Wie stark der Absatz bei den regulären Fahrkarten zurückgegangen ist, zeigt die Antwort des Senats auf eine aktuelle Anfrage der AfD. Demnach hatten die BVG und die S-Bahn im Mai noch rund 56.000 Monatskarten und Zehn-Uhr-Tickets verkauft. Bei den 24-Stunden-Tickets summierten sich die Verkäufe bei beiden Unternehmen auf 585.000. „Es steht zu befürchten, dass der große Erfolg des 9-Euro-Tickets die Steuerzahler teuer zu stehen kommt. Denn sie müssen die Einnahmeausfälle der ohnehin hochdefizitären BVG ausgleichen“, sagte der AfD-Abgeordnete Gunnar Lindemann.

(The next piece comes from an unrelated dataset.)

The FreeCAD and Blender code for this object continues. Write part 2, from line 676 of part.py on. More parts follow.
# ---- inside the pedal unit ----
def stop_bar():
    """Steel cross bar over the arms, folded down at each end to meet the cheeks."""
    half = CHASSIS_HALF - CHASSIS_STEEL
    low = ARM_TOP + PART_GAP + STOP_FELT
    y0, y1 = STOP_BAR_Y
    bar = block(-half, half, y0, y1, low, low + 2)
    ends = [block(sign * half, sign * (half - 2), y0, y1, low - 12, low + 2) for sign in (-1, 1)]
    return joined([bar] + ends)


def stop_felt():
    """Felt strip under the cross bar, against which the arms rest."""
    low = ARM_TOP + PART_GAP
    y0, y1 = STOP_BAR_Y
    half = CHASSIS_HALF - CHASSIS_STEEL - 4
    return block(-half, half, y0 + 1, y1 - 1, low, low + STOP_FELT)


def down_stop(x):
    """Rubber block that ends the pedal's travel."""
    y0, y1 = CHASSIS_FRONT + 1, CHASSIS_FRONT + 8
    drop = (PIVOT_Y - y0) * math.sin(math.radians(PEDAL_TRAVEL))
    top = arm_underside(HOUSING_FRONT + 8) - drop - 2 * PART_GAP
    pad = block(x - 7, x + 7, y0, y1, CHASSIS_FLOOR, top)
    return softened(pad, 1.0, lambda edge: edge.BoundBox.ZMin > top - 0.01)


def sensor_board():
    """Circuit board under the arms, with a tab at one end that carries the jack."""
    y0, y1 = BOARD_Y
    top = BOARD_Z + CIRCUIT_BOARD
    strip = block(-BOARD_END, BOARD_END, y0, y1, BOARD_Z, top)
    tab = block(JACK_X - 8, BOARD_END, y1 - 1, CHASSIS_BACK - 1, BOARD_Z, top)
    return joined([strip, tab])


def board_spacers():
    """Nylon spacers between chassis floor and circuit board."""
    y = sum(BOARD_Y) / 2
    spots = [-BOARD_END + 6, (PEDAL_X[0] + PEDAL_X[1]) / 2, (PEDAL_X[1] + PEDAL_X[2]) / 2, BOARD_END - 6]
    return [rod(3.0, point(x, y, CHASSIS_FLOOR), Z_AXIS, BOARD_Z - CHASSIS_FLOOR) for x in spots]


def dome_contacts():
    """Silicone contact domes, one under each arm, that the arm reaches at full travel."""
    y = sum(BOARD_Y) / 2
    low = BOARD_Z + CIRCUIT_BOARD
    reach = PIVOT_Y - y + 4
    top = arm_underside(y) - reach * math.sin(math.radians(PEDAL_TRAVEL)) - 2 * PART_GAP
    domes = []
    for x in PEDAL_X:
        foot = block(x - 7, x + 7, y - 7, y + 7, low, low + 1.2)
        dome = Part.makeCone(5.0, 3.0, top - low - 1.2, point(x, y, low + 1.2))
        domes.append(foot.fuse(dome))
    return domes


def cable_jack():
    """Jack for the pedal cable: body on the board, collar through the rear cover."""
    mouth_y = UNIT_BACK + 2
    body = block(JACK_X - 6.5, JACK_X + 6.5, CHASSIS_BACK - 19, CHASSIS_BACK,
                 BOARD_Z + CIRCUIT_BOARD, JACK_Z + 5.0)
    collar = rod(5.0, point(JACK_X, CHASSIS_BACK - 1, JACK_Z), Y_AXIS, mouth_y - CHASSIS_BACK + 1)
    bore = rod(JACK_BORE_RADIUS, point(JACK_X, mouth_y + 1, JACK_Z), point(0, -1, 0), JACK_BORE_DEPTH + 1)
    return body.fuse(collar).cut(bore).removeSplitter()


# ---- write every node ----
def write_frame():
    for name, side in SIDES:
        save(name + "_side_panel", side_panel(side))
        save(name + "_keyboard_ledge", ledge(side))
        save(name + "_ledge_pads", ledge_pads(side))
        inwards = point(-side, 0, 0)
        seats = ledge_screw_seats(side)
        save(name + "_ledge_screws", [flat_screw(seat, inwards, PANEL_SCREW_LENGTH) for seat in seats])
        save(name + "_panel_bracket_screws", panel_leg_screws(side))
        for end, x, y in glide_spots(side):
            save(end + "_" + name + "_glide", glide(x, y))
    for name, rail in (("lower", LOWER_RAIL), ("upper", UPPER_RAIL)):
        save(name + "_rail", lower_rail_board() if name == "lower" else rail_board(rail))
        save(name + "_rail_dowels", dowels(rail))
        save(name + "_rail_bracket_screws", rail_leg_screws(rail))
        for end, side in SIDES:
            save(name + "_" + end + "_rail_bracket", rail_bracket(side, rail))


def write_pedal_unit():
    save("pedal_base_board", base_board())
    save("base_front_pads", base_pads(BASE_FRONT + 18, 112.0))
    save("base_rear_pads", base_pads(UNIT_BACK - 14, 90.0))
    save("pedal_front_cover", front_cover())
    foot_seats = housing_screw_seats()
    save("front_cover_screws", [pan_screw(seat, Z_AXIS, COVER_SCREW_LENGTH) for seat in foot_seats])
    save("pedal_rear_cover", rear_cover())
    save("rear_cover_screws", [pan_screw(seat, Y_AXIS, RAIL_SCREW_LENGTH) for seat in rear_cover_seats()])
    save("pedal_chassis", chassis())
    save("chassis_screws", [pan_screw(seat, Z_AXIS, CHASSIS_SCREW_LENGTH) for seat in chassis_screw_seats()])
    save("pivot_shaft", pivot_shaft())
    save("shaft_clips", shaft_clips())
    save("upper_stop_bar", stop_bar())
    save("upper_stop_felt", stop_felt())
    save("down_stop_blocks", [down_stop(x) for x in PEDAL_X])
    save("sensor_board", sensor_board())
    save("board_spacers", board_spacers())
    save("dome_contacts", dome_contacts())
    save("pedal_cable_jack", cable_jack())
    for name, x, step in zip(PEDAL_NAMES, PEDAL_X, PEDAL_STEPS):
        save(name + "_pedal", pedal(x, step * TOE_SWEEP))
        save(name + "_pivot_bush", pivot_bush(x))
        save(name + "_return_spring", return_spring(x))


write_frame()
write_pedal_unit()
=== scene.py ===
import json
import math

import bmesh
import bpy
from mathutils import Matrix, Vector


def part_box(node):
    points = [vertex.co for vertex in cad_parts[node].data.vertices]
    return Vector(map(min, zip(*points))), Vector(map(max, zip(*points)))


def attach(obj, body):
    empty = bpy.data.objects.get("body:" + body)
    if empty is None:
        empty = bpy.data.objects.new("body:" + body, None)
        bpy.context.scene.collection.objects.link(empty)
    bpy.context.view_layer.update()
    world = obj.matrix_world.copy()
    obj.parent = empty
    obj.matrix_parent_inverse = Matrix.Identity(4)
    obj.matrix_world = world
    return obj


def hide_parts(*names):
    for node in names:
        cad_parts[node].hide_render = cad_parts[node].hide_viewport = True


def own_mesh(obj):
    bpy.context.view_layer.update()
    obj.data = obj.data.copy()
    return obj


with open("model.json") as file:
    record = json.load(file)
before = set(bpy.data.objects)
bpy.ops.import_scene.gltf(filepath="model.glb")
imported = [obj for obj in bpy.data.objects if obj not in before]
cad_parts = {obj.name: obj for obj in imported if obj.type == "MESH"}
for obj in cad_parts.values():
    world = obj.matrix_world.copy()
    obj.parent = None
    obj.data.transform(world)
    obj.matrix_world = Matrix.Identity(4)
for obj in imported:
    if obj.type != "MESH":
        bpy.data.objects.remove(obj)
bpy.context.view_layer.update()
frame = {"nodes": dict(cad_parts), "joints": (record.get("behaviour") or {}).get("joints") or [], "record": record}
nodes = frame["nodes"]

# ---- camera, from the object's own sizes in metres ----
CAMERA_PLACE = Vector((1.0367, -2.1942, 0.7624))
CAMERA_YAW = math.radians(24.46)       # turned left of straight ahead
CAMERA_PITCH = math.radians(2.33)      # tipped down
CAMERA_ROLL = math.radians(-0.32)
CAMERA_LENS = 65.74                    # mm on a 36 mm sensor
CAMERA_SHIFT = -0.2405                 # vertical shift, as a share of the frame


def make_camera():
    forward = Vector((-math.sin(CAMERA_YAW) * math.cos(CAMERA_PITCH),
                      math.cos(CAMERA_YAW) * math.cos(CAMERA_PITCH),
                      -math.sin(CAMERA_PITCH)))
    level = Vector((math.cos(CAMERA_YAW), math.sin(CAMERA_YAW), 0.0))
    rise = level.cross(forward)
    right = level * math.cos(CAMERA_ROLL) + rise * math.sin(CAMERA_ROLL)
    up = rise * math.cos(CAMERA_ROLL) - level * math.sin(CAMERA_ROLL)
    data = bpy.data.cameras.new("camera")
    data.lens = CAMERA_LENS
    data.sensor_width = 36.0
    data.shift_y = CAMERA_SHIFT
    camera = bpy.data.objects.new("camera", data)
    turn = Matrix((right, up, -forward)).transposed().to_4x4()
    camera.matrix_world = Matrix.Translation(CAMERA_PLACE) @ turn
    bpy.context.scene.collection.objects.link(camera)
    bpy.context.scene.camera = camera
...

Verkehrsverbund „grundsätzlich zur Umsetzung sinnvoller Ideen bereit“

„Das 9-Euro-Ticket hat die Diskussion über den Nahverkehr in Bewegung gebracht. Das ist das größte Verdienst“, sagte VBB-Sprecher Joachim Radünz. Aber wie geht es weiter, wenn das Angebot am 31. August endet? „Eine Fortführung eines bundesweiten Sondertickets zu einem Sonderpreis muss von der Bundesregierung in Absprache mit den Landesregierungen beschlossen und bezahlt werden“, so der Verkehrsverbund. Die Finanzierung der Verkehrsunternehmen müsse gesichert sein. „Der VBB und die Verkehrsunternehmen sind grundsätzlich zur Umsetzung sinnvoller Ideen bereit, wenn die angesprochene Finanzierung durch politische Entscheidungen gesichert ist.“

„Der Erfolg des 9-Euro-Tickets zeigt zweierlei: Attraktiv ist nicht nur ein günstiges Ticket – sondern zugleich ein einfaches“, sagte Berlins Mobilitätssenatorin Bettina Jarasch (Grüne) der Deutschen Presse-Agentur. „Daher finde ich den Vorschlag der grünen Bundesebene, für den Nahverkehr in der Region ein 29-Euro-Ticket und bundesweit ein 49-Euro-Ticket anzubieten, einen sehr guten Vorstoß.“ Sie deutete an, dass sich das Land Berlin an der Finanzierung beteiligen könnte.

Kai Wegner, Landes- und Fraktionsvorsitzender der CDU, spricht sich ebenfalls für ein möglichst einfaches Nachfolgeangebot aus. Wichtig sei ein attraktives, leicht verständliches Preissystem, sagte er während eines Besuchs im S-Bahn-Werk Schöneweide. Wegener setzt sich für ein 365-Euro-Jahresticket ein. Es sollte nicht nur in Berlin, sondern auch im Land Brandenburg anerkannt werden. „Ein solches Angebot würde von vielen genutzt.“ Die bisherigen Tarifgrenzen seien nicht mehr zeitgemäß.